### Modeling code records
[start]
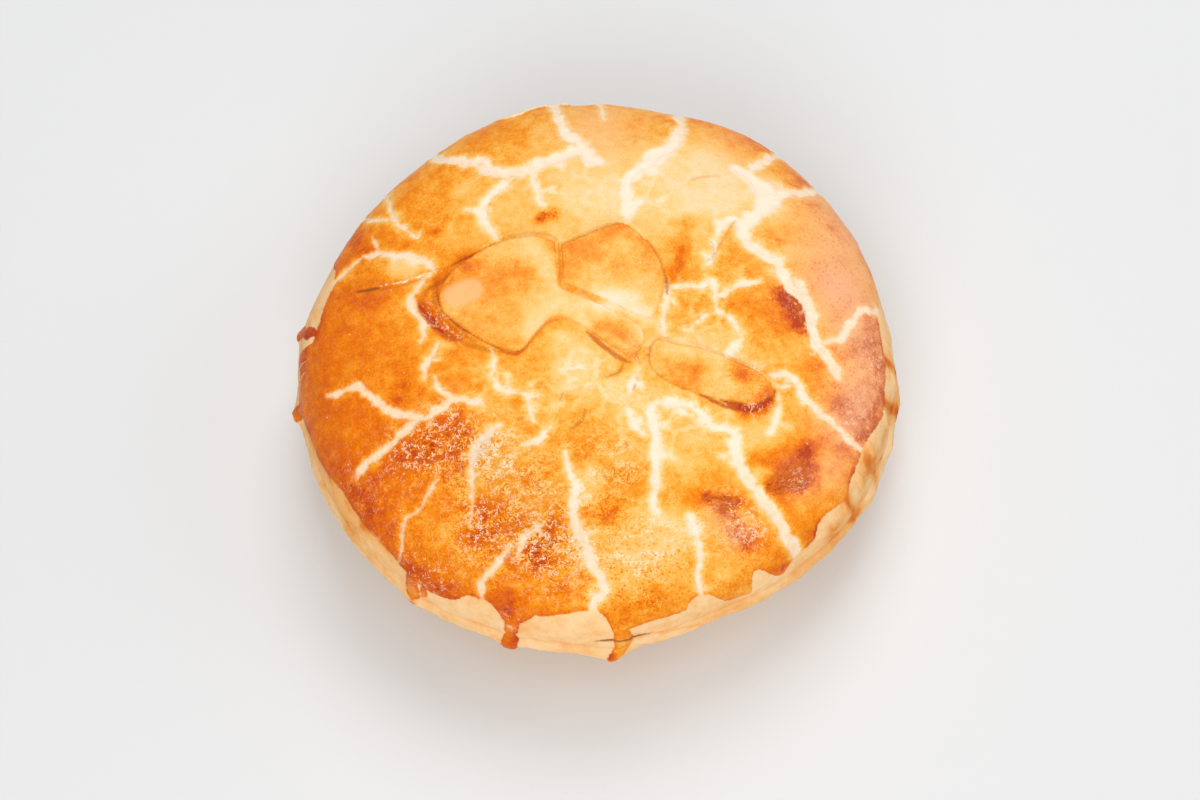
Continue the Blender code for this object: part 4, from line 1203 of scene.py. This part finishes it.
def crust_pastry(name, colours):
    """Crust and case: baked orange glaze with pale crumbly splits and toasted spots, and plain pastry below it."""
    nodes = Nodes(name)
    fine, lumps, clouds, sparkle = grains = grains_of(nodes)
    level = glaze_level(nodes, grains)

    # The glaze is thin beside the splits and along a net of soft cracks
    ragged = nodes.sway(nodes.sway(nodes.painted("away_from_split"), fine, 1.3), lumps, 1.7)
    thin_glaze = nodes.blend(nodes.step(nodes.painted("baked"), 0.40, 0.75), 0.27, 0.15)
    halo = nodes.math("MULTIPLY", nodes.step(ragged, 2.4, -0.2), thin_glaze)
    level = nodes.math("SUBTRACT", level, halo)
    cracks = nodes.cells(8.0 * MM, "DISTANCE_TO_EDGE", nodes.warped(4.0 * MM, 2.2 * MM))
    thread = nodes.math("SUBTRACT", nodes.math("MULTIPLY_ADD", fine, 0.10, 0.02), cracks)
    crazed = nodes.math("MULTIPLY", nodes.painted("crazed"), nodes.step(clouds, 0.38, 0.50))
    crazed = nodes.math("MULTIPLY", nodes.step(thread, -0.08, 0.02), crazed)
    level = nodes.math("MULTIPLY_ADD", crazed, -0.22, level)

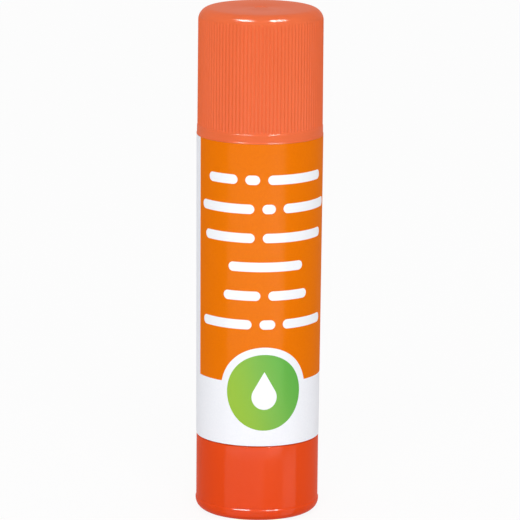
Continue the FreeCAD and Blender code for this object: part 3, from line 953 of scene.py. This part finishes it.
[end]
### Request
Return only the exact lines from the opening of the records through the line that contains "level = glaze_level(nodes, grains)", both included.

### Answer for this exercise
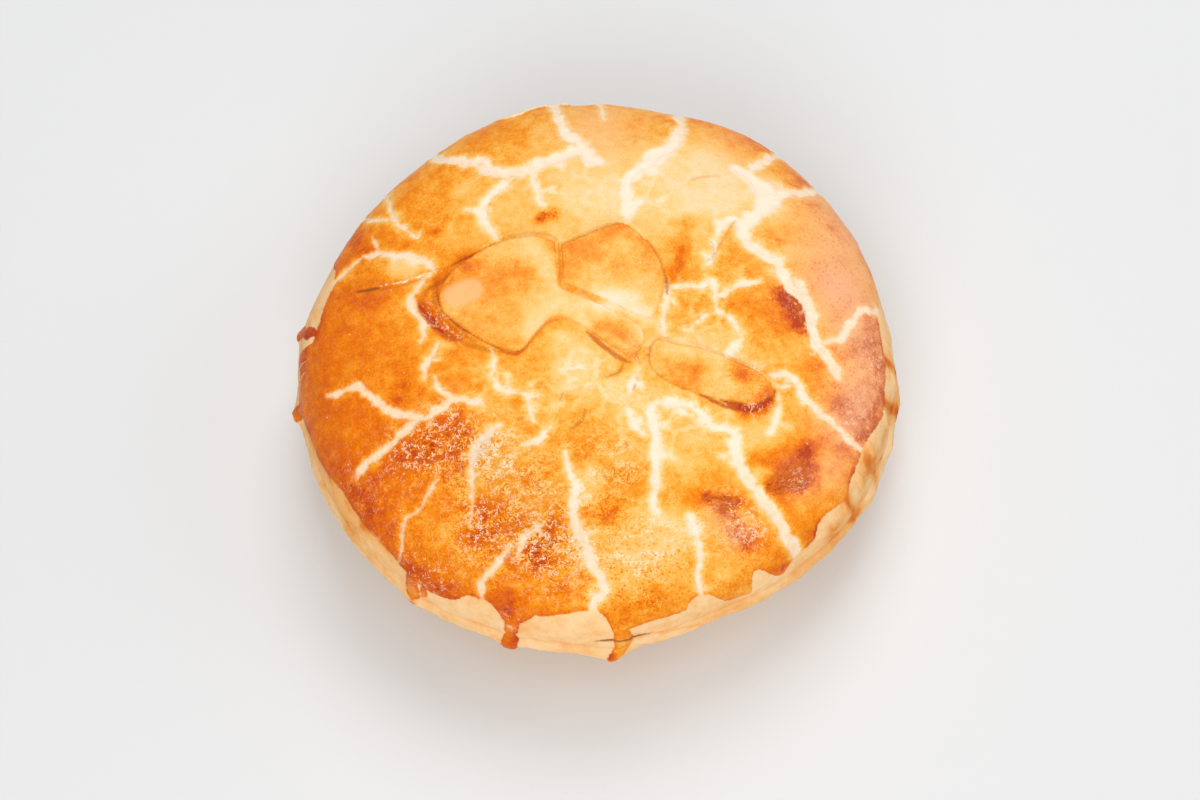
Continue the Blender code for this object: part 4, from line 1203 of scene.py. This part finishes it.
def crust_pastry(name, colours):
    """Crust and case: baked orange glaze with pale crumbly splits and toasted spots, and plain pastry below it."""
    nodes = Nodes(name)
    fine, lumps, clouds, sparkle = grains = grains_of(nodes)
    level = glaze_level(nodes, grains)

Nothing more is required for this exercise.